La posibilidad de que Cristo siga cuidando a su pueblo

El relato de una voluntaria de la casa del Cottolengo del Padre Alegre, una casa de acogida de enfermas discapacitadas. Gracias a las hermanas y a los padres javerianos Cristo no deja de cuidar a su pueblo

En el barrio de Matías Mulumba, en la periferia de Buenaventura (Colombia), existe una casa en la que todo habla de Nuestro Señor. Se trata de la casa del Cottolengo del Padre Alegre. Es una casa de acogida de enfermas discapacitadas, incurables y sin recursos sociales. Allí tienen su hogar setenta niñas y mujeres, cuatro monjas que sostienen la obra (Servidoras de Jesús del Cottolengo del Padre Alegre) y muchos de los trabajadores de la casa, cuyo sueldo –al igual que todos los recursos necesarios– vienen de la Providencia.

Conocí el Cottolengo en Barcelona, haciendo la caritativa con mis amigos. Al principio colaboraba en la cocina o en las otras tareas que también hacían mis amigos, pero un día pensé que quizá les fuera útil saber que era médico –neuróloga en concreto– por si tenían alguna necesidad que yo pudiera cubrir. Y así poco a poco me convertí en la neuróloga del Cottolengo de Barcelona, y luego de Madrid. Supe de la casa de Buenaventura y en los últimos dos años he podido dedicar parte de mis vacaciones a estar allí, con ellas.

Lo que he encontrado allí es una casa llena de alegría en medio de un barrio donde sería imposible la vida para estas niñas. Todo está preparado para que ellas puedan crecer, física y humanamente. Se cuida de que estén bien vestidas, alimentadas, de que no les falte de nada. Por las mañanas tienen terapias físicas (fisioterapia, logopedia) gracias a los recursos de la casa y una incipiente colaboración de la sanidad pública. Por la tarde tienen escuela (van dos profesoras y se estimulan sobre todo las capacidades manuales). Organizan fiestas culturales, exposiciones, todo dentro de la casa, que se convierte en una verdadera propuesta para quien va a visitarlas.
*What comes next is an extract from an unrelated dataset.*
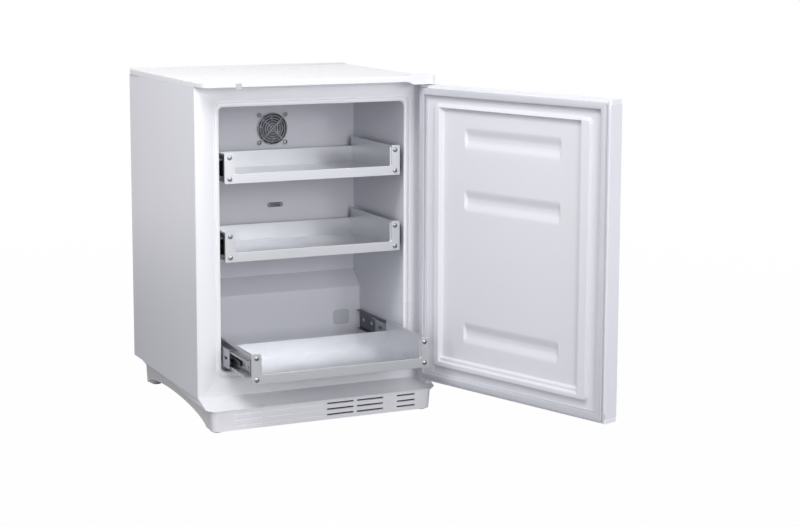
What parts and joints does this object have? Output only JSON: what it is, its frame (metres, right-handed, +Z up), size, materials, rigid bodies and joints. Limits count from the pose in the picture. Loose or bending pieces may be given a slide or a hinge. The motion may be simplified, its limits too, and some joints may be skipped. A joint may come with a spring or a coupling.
{
  "type": "medicine refrigerator",
  "caption": "Small white medicine refrigerator on a moulded base, with a hinged door standing open and U-fronted drawers on telescopic slides.",
  "frame": {"origin": "on the floor under the middle of the front frame's face", "axes": "+X to the right seen from the front, +Y to the rear, +Z up"},
  "size_m": [0.5594, 0.7952, 0.585],
  "materials": {
    "white_enamel": "glossy white coating on steel",
    "white_plastic": "glossy white moulding",
    "liner_plastic": "smooth white lining",
    "foam": "rigid cream foam",
    "drawer_metal": "satin aluminium",
    "slide_steel": "zinc-plated steel",
    "screw_steel": "bright steel",
    "gasket_rubber": "soft white magnetic seal",
    "dark_plastic": "dark moulding",
    "grey_plastic": "grey moulding",
    "black_steel": "black paint",
    "foot_rubber": "dark rubber",
    "fin_aluminium": "plain aluminium"
  },
  "bodies": {
    "cabinet": {"absorber_coil": "black_steel", "absorber_tank": "black_steel", "air_vent": "dark_plastic", "base_pedestal": "white_plastic", "boiler_casing": "black_steel", "boiler_wool": "foam", "bottom_slide_outer_members": "slide_steel", "condenser_fins": "black_steel", "condenser_tube": "black_steel", "control_box": "dark_plastic", "cord_gland": "dark_plastic", "evaporator": "fin_aluminium", "fan_guard": "grey_plastic", "fan_guard_screws": "screw_steel", "fan_housing": "dark_plastic", "foot_pads": "foot_rubber", "front_frame": "liner_plastic", "grille_screen": "dark_plastic", "inner_liner": "liner_plastic", "insulation_foam": "foam", "left_rear_wing": "white_enamel", "left_side_panel": "white_enamel", "lock_keeper": "grey_plastic", "lower_hinge": "white_plastic", "middle_slide_outer_members": "slide_steel", "rear_cover": "white_enamel", "right_rear_wing": "white_enamel", "right_side_panel": "white_enamel", "sensor_cover": "liner_plastic", "top_slide_outer_members": "slide_steel", "unit_straps": "black_steel", "upper_hinge_pin": "slide_steel", "worktop_cover": "white_plastic"},
    "door": {"door_bottom_cap": "white_plastic", "door_foam": "foam", "door_gasket": "gasket_rubber", "door_inner_liner": "liner_plastic", "door_outer_skin": "white_enamel", "door_top_cap": "white_plastic", "hinge_bushes": "grey_plastic"},
    "top_drawer": {"top_drawer_front": "drawer_metal", "top_drawer_screws": "screw_steel", "top_drawer_tray": "drawer_metal", "top_slide_inner_members": "slide_steel"},
    "top_slides": {"top_slide_middle_members": "slide_steel"},
    "middle_drawer": {"middle_drawer_front": "drawer_metal", "middle_drawer_screws": "screw_steel", "middle_drawer_tray": "drawer_metal", "middle_slide_inner_members": "slide_steel"},
    "middle_slides": {"middle_slide_middle_members": "slide_steel"},
    "bottom_drawer": {"bottom_drawer_front": "drawer_metal", "bottom_drawer_screws": "screw_steel", "bottom_drawer_tray": "drawer_metal"},
    "bottom_runners": {"bottom_slide_inner_members": "slide_steel"},
    "bottom_slides": {"bottom_slide_middle_members": "slide_steel"},
    "fan": {"fan_rotor": "dark_plastic"}
  },
  "joints": [
    {"name": "door_hinge", "type": "hinge", "parent": "cabinet", "child": "door", "pos_m": [0.2056, -0.0251, 0.3], "axis": [0, 0, 1], "range_deg": [-108.6, 0]},
    {"name": "top_drawer_slide", "type": "slide", "parent": "cabinet", "child": "top_drawer", "axis": [0, -1, 0], "range_m": [0, 0.18]},
    {"name": "top_slides_travel", "type": "slide", "parent": "cabinet", "child": "top_slides", "axis": [0, -1, 0], "range_m": [0, 0.09]},
    {"name": "middle_drawer_slide", "type": "slide", "parent": "cabinet", "child": "middle_drawer", "axis": [0, -1, 0], "range_m": [0, 0.18]},
    {"name": "middle_slides_travel", "type": "slide", "parent": "cabinet", "child": "middle_slides", "axis": [0, -1, 0], "range_m": [0, 0.09]},
    {"name": "bottom_runners_travel", "type": "slide", "parent": "cabinet", "child": "bottom_runners", "axis": [0, -1, 0], "range_m": [-0.1441, 0]},
    {"name": "bottom_slides_travel", "type": "slide", "parent": "cabinet", "child": "bottom_slides", "axis": [0, -1, 0], "range_m": [-0.0721, 0]},
    {"name": "bottom_drawer_slide", "type": "slide", "parent": "bottom_runners", "child": "bottom_drawer", "axis": [0, -1, 0], "range_m": [0, 0.06]},
    {"name": "fan_spin", "type": "hinge", "parent": "cabinet", "child": "fan", "pos_m": [0.009, 0.2265, 0.477], "axis": [0, -1, 0], "continuous": true}
  ],
  "couplings": [
    {"joint": "top_slides_travel", "follows": "top_drawer_slide", "ratio": 0.5},
    {"joint": "middle_slides_travel", "follows": "middle_drawer_slide", "ratio": 0.5},
    {"joint": "bottom_runners_travel", "follows": "door_hinge", "m_per_rad": 0.075972},
    {"joint": "bottom_slides_travel", "follows": "door_hinge", "m_per_rad": 0.037986}
  ]
}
En medio de todo esto, como médico una hace lo que puede. Me he encontrado allí niñas gravemente enfermas, como yo nunca había tenido. Y he sentido miedo, mucho miedo, de levantarme por la mañana y de que alguna no hubiera pasado la noche. He vivido con sorpresa cómo, con muchísimos menos medios de los que estoy habituada a utilizar, no nos ha ido mal ninguno de los dos años, y te das cuenta de que la Providencia también está a tu lado para aprovechar lo poco que tú puedes aportar. Este año llevé material adaptado (tazas y cubiertos para discapacitados) pero me di cuenta de que el valor más grande que tenían para las chicas era el hecho de que hubiera pensado en ellas, y de que lo hubiera llevado para ellas. ¡Qué contenta estaba Camila! ¡Y Luz Karina! Aquella casa es como un oasis en medio del desierto, y entiendes (porque lo has visto) que Dios entra y cambia el mundo a través de pequeños trozos de humanidad cambiado.

La disponibilidad de estas hermanas a estar allí y de los padres javerianos a acercarse todos los días a celebrar la Eucaristía hace posible que Cristo presente no deje de cuidar a su pueblo. En los últimos días que estuve allí recogimos a Cuca (el mendigo que estaba siempre en lo alto de la calle) de su casa, gravemente enfermo, abandonado por su familia. Ya se lo estaban comiendo las hormigas. Le lavamos, le pusimos ropa limpia, empezamos a darle agua y medicinas y conseguimos que recibiera la Unción de Enfermos. «¡Así ya se puede morir!», le dije a la hermana cuando le vi tranquilo y cuidado, y de verdad que ya parecía otro. Y a los pocos días murió, habiendo recibido el cuidado y el consuelo de nuestro Señor. ¿Hay algo más humano?

Le doy gracias a Dios por su presencia en este mundo, por la existencia de las misiones cristianas de la Iglesia, que ciertamente llegan a donde no llega ninguna otra estructura social y por darme la posibilidad de participar como protagonista en esta bella historia.